▸ **WORK TO BE COMPLETED**: Return, exactly as written, the lines from the one containing "swivel_base();" through the one containing "point = shown.matrix_world", with both ends included.

— Start DATASET CONTENT —

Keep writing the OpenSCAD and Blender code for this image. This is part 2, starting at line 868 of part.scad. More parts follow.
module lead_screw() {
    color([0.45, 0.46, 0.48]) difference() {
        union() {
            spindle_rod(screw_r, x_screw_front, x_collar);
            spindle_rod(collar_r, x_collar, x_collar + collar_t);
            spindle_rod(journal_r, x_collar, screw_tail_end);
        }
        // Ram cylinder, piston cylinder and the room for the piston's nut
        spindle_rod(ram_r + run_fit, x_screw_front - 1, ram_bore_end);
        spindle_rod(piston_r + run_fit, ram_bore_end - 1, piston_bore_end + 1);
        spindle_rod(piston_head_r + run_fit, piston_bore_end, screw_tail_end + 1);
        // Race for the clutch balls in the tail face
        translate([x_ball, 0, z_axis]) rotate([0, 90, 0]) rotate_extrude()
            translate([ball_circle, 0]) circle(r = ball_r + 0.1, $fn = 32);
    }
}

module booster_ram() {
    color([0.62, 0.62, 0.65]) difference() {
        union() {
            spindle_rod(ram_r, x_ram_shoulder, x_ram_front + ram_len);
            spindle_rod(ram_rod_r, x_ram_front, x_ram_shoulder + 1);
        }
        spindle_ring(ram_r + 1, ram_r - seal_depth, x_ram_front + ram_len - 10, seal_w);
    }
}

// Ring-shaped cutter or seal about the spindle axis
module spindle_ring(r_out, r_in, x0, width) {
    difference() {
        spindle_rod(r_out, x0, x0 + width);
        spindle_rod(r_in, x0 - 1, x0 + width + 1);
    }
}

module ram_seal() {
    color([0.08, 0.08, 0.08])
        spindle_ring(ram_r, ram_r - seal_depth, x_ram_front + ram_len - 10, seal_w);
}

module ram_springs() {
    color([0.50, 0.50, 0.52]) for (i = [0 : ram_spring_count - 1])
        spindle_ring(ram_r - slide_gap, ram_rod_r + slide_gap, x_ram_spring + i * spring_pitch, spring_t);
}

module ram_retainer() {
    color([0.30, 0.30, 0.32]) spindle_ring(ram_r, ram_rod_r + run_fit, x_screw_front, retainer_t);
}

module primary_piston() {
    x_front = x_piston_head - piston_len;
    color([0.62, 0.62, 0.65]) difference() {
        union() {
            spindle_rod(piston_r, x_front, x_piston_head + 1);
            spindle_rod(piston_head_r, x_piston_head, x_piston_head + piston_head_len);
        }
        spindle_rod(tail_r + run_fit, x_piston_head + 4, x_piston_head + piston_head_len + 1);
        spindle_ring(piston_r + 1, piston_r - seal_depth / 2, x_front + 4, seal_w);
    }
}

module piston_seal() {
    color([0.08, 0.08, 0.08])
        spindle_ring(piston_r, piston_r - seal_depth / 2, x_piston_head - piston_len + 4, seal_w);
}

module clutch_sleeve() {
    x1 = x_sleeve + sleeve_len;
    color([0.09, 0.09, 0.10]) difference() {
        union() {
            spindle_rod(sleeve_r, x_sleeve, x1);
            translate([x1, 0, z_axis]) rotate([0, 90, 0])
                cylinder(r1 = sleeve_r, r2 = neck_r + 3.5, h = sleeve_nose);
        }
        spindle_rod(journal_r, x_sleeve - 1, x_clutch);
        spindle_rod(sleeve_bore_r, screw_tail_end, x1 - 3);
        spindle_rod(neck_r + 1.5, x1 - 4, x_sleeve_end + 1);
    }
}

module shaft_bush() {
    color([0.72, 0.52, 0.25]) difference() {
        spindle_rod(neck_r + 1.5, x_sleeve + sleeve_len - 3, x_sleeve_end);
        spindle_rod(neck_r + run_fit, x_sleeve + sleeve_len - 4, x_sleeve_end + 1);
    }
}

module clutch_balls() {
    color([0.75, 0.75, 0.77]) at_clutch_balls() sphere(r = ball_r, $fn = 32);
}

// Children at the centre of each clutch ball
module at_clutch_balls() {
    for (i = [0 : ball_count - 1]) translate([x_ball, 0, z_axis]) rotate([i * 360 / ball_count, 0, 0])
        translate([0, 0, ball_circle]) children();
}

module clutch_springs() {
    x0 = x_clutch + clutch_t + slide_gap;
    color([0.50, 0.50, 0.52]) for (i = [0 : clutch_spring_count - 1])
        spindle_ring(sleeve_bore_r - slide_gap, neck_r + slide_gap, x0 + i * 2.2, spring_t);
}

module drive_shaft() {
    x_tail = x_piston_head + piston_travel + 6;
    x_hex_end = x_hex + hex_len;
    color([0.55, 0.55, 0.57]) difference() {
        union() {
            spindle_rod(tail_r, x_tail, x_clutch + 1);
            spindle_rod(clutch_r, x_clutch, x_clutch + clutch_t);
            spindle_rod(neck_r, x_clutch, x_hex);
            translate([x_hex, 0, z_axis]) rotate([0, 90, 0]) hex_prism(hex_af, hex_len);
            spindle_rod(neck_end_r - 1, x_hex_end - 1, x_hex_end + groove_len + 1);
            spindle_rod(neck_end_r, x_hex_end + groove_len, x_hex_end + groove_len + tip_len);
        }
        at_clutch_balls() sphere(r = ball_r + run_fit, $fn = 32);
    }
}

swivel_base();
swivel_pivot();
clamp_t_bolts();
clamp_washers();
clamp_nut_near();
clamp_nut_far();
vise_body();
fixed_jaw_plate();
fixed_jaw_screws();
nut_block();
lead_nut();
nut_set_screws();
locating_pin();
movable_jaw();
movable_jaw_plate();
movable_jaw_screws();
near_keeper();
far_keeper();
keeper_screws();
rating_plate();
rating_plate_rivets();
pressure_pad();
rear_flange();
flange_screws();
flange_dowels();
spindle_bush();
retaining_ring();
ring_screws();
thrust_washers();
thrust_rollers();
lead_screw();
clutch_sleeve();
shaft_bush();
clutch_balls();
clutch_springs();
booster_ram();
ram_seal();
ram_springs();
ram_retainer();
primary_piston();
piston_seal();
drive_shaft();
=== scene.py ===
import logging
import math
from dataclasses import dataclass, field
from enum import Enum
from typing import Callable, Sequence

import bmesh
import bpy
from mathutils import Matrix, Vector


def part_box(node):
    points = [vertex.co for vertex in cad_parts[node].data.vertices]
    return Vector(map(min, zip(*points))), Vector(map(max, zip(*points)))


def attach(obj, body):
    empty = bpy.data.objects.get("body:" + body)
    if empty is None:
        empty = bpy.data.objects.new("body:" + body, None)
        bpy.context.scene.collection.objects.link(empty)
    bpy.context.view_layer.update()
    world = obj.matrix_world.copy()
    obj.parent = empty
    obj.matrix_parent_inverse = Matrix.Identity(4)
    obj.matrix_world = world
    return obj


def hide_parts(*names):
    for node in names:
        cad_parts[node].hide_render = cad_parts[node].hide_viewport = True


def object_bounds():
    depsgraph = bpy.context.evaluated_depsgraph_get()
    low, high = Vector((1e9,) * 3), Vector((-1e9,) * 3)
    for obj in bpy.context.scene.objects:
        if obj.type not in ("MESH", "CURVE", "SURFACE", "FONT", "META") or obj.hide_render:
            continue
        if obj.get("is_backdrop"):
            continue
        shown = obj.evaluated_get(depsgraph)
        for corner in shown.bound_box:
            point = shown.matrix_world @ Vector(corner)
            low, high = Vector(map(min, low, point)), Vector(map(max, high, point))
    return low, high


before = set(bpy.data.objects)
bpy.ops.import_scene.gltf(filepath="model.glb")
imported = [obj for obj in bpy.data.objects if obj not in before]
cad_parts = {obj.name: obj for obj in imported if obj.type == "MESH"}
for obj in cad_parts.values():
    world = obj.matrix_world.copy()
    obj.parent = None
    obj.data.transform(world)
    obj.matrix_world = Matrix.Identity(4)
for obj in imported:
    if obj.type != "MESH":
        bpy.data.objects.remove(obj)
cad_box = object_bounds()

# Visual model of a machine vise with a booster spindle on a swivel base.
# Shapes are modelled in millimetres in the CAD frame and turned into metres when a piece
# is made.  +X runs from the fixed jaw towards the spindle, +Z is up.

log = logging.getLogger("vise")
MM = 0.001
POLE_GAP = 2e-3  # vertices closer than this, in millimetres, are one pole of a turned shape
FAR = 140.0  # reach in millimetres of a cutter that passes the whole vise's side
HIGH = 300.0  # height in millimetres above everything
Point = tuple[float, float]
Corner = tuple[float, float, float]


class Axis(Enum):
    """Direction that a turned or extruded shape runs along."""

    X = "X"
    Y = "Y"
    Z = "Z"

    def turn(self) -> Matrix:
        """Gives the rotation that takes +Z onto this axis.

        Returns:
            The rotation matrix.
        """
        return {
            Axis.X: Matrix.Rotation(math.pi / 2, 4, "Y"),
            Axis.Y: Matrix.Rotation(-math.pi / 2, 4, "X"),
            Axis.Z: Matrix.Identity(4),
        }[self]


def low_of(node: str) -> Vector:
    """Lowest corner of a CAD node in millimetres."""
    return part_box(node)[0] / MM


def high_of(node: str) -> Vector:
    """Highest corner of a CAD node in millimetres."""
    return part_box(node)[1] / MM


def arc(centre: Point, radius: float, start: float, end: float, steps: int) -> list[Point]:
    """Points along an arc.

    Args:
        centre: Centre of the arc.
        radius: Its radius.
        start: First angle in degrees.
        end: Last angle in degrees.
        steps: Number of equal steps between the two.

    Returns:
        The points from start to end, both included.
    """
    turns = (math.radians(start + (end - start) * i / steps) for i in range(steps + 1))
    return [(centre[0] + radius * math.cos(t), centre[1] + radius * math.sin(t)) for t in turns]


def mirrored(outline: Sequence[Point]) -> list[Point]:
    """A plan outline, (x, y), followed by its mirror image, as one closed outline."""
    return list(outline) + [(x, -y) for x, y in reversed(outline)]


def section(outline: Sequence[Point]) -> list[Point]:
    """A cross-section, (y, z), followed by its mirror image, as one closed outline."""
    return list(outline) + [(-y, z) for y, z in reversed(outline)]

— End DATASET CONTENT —

▸ **ANSWER IN FULL**:
swivel_base();
swivel_pivot();
clamp_t_bolts();
clamp_washers();
clamp_nut_near();
clamp_nut_far();
vise_body();
fixed_jaw_plate();
fixed_jaw_screws();
nut_block();
lead_nut();
nut_set_screws();
locating_pin();
movable_jaw();
movable_jaw_plate();
movable_jaw_screws();
near_keeper();
far_keeper();
keeper_screws();
rating_plate();
rating_plate_rivets();
pressure_pad();
rear_flange();
flange_screws();
flange_dowels();
spindle_bush();
retaining_ring();
ring_screws();
thrust_washers();
thrust_rollers();
lead_screw();
clutch_sleeve();
shaft_bush();
clutch_balls();
clutch_springs();
booster_ram();
ram_seal();
ram_springs();
ram_retainer();
primary_piston();
piston_seal();
drive_shaft();
=== scene.py ===
import logging
import math
from dataclasses import dataclass, field
from enum import Enum
from typing import Callable, Sequence

import bmesh
import bpy
from mathutils import Matrix, Vector


def part_box(node):
    points = [vertex.co for vertex in cad_parts[node].data.vertices]
    return Vector(map(min, zip(*points))), Vector(map(max, zip(*points)))


def attach(obj, body):
    empty = bpy.data.objects.get("body:" + body)
    if empty is None:
        empty = bpy.data.objects.new("body:" + body, None)
        bpy.context.scene.collection.objects.link(empty)
    bpy.context.view_layer.update()
    world = obj.matrix_world.copy()
    obj.parent = empty
    obj.matrix_parent_inverse = Matrix.Identity(4)
    obj.matrix_world = world
    return obj


def hide_parts(*names):
    for node in names:
        cad_parts[node].hide_render = cad_parts[node].hide_viewport = True


def object_bounds():
    depsgraph = bpy.context.evaluated_depsgraph_get()
    low, high = Vector((1e9,) * 3), Vector((-1e9,) * 3)
    for obj in bpy.context.scene.objects:
        if obj.type not in ("MESH", "CURVE", "SURFACE", "FONT", "META") or obj.hide_render:
            continue
        if obj.get("is_backdrop"):
            continue
        shown = obj.evaluated_get(depsgraph)
        for corner in shown.bound_box:
            point = shown.matrix_world @ Vector(corner)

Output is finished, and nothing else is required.